Desde principios de los años ochenta se estableció la tendencia de largo plazo al abatimiento de los precios internacionales del crudo. El petróleo no volverá nunca a ser el pingüe negocio que fue en los años setenta: se ha operado ya un vasto cambio tecnológico en la producción manufacturera, tal que ahora el mundo desarrollado consume sustancialmente menos petróleo por unidad de producto y, además, se ha operado un fuerte cambio tecnológico en la propia producción petrolera que ha abatido su costo de producción en todo el mundo. Todo esto el gobierno lo sabe y, ello no obstante, consideraciones políticas de corto plazo lo han mantenido con una estructura fiscal irracionalmente dependiente de la renta petrolera. Ahora vemos y vivimos las graves consecuencias de esa seria omisión histórica.

Por fortuna el régimen de partido casi único pertenece prácticamente a la historia. Pero de igual trascendencia es que las nuevas fuerzas políticas se percaten (aún está lejos de ocurrir), de que en adelante sólo los acuerdos interpartidarios de largo plazo podrán suplir lo que antes podía hacer por sí solo ese partido. La discusión sobre el presupuesto de ingresos y egresos para 1999 se inscribe en ese marco de hechos políticos irreversibles e incertidumbres múltiples provenientes de la aún fuerte imprevisibilidad de la lucha interpartidaria. Como es de esperarse, todo, una vez más, se hará de modo atropellado; no se vislumbran sino cambios más o menos arbitrarios a una propuesta del Ejecutivo que, de suyo, conlleva su propia arbitrariedad, su falta de visión de largo plazo (el recorte educativo es un ejemplo), y sus prejuicios fundamentalistas.

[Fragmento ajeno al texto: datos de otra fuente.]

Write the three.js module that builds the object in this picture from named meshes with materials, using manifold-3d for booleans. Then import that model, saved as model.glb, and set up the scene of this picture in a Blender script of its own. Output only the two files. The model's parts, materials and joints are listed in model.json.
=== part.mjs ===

Como veremos, las oposiciones harán cambios a la propuesta a partir de las ideas, distintas en cada partido, sobre lo que es ``justo'' o ``correcto'' en cada rubro; además, cada rubro de gasto será considerado sólo en sí mismo. Es altamente probable que se pierda la visión sobre los efectos de conjunto del presupuesto de gasto, que nadie esté dispuesto a sopesar los efectos macroeconómicos de los cambios, y aún existe el riesgo de que se gaste con mayor ``justicia'', al tiempo que el gasto público no produzca los efectos necesarios de crecimiento del producto y del ingreso nacionales y, por tanto, no se genere el ingreso fiscal suficiente para financiar el ya de suyo deprimido presupuesto de gasto. Es de esperar, asimismo, que todo mundo continúe desinteresado del largo plazo y que, por tanto, ni se establezcan metas nacionales de ese plazo (las únicas realizaciones de envergadura son las de largo plazo), ni se haga nada con la endeblez de la estructura fiscal.

Agregue usted a ese escenario los prejuicios fundamentalistas gubernamentales como, entre muchos otros, el que exhibe sobre el déficit fiscal. ¿Alguien ha recibido los argumentos concretos, macroeconómicos, de por qué el déficit de finanzas públicas debe ser, so pena de lesa patria, precisamente la cifra mágica de 1.25 puntos del producto? Si usted, señor diputado, no la ha recibido, no espere recibirla: no existe.

El déficit, como usted sabe, se financia con deuda. El gobierno puede gastar en rubros sin contenido importado y aumentar el alguna media su endeudamiento interno. Lo que cuenta no es la magnitud del déficit sino el destino de los recursos. Si los invierte en proyectos productivos, en el futuro se generarán los ingresos que permitirán amortizar la deuda. Puede usted proponer que se gasten no en pitos y flautas, sino en proyectos productivos y, así, hoy puede ser mayor el gasto público: ¿qué tal 2 puntos del producto interno? Algunos centros de analistas han estimado que por sí sola la inflación del año que viene puede absorber hasta 2 puntos del PIB de déficit fiscal. Endeudarse así en 1999 exige, de todos modos, establecer una política de largo plazo para la deuda, para la educación y para muchos otros rubros.